Christian Adams of the Daily Telegraph met Cameron at some No. 10 function and the prime minister said ‘why do you draw me so fat’. He pointed over at Michael Gove and said: ‘look, Michael is far fatter than I am’.”
You need a “skin like a rhino” to be a senior politician in the UK. And as Benson points out, Winston Churchill’s rule about cartoons should still apply. “You, as a politician, should start worrying not when they start appearing, but when they stop.”
The Internet has had a big impact on how political cartoons are viewed, Benson argues. “If you are on the left you would never ever pick up the Telegraph or The Times or the Daily Mail. And if you are on the right you would never pick up a copy of The Guardian or the Daily Mirror.
“But today with social media, Facebook and Twitter, these cartoons are reproduced and get far wider audience.”
Before, he says, cartoonists were “preaching to the converted”. Now, he says, “people are seeing how others cartoonists are really hammering the politics that they support. It’s creating more debate.”
One of the biggest changes to political cartoons over the last 20-years, Benson says, is more simple than the invention of the Internet. It is colour. Which he thinks has actually been a negative.
“I think colour distracts,” he says. “I prefer black and white. Because you spend too much time admiring the drawing itself rather than the point. The great thing about political cartoon is its immediacy. The reader will look at it for a second or two. not more and they will get it in that time. That’s the fun. Colour slightly distracts.”
If Miliband was a godsend for cartoonists. Cameron was more difficult. “They all struggled with Cameron because he was so young. He didn’t have a big nose or big ears. It was a struggle. Steve Bell, The Guardian’s cartoonist, resorted to depicting the prime minister with a condom over his head “because of the pinkness the smoothness”.
And as for Nick Clegg, all the cartoonists were “pleased to see the back of him” because he had such a “bland face”. At one recent cartoon awards, Bell turned to Clegg, who had been presenting an award, to explain why he had drawn the Lib Dem leader as a “bag of sick”.
“He turned around to Clegg and said: ‘it was nothing personal, it had something to do with your complexion’.”
If Cameron and Clegg’s blandness made them tricky to draw. Jeremy Corbyn has come to the rescue. “I think Corbyn is great,” Benson says. “The problem with recent political leaders is they have been too young. It’s very hard to caricature young people as it is with children and women.
“The more lived in the face, the older the politician, the more features become accentuated. Corbyn is much older than the likes of Miliband , Clegg and Cameron.
“Corbyn has these tags of identity; the beard, he’s got cap with red star on it. They are really enjoying him.”
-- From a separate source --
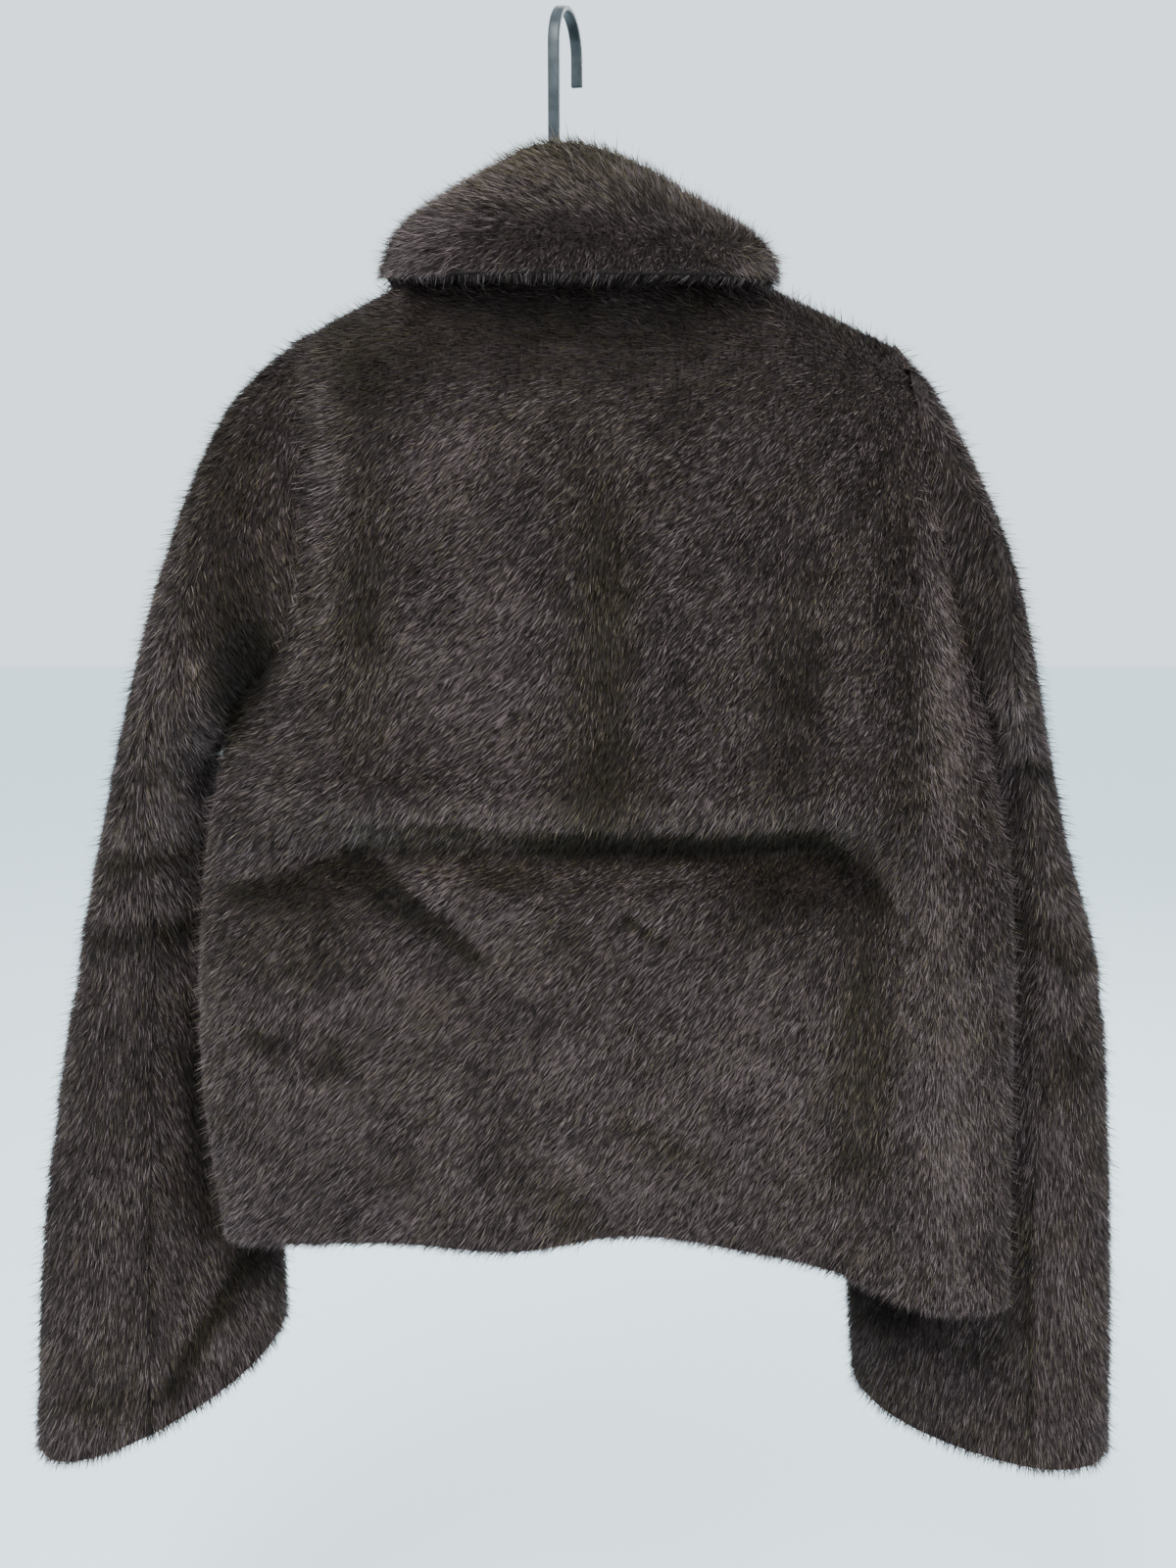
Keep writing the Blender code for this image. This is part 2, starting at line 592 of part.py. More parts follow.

Why are women hard to caricature? “Because their skin is a lot smoother, their noses aren’t as big or their ears, they don’t go bald. They don’t get fat in the way men get fat,” Benson says.
“Cartoons of Mrs Thatcher for example, for years they all struggled with her to get a good likeness.”
They must be dreading the thought of Theresa May being elected Conservative Party leader then. “She is getting on, so she is somewhat easier,” Benson says
The political cartoon, Benson says, is a particular British specialty. Particularly when compared to the “fairly prudish” American attempts. “We have wonderful cartoonists. They are fantastic quality. Nowhere in the world has the depth of quality that we produce in this country.”
“I think British cartoons have far more freedom than than cartoonist elsewhere in the world,” he says.
In part he puts this down to their national profile. In the United States, political cartoonists are rarely national. Their work is well known within one state, but not outside.
Being a political cartnoonist for a national newspaper, is, Benson laughs, a “ridiculous profession to try and earn a living from”. There are only five or six full-time jobs in the entire country. The others have to fill in when the main artists are away.
How then, do up-and-comers crowbar their way into one of those jobs? “It’s basically dead men’s shoes,” he says.
“Peter Brooks [The Times] keeps saying Morten Morland is waiting for him to die. Morten is a ‘young up-and-coming cartoonist’. He is in his mid 40s.
Does Benson have a favourite cartoonist included in the book? “If I tell you who my favourite is the other 22 won’t ever talk to me ever again."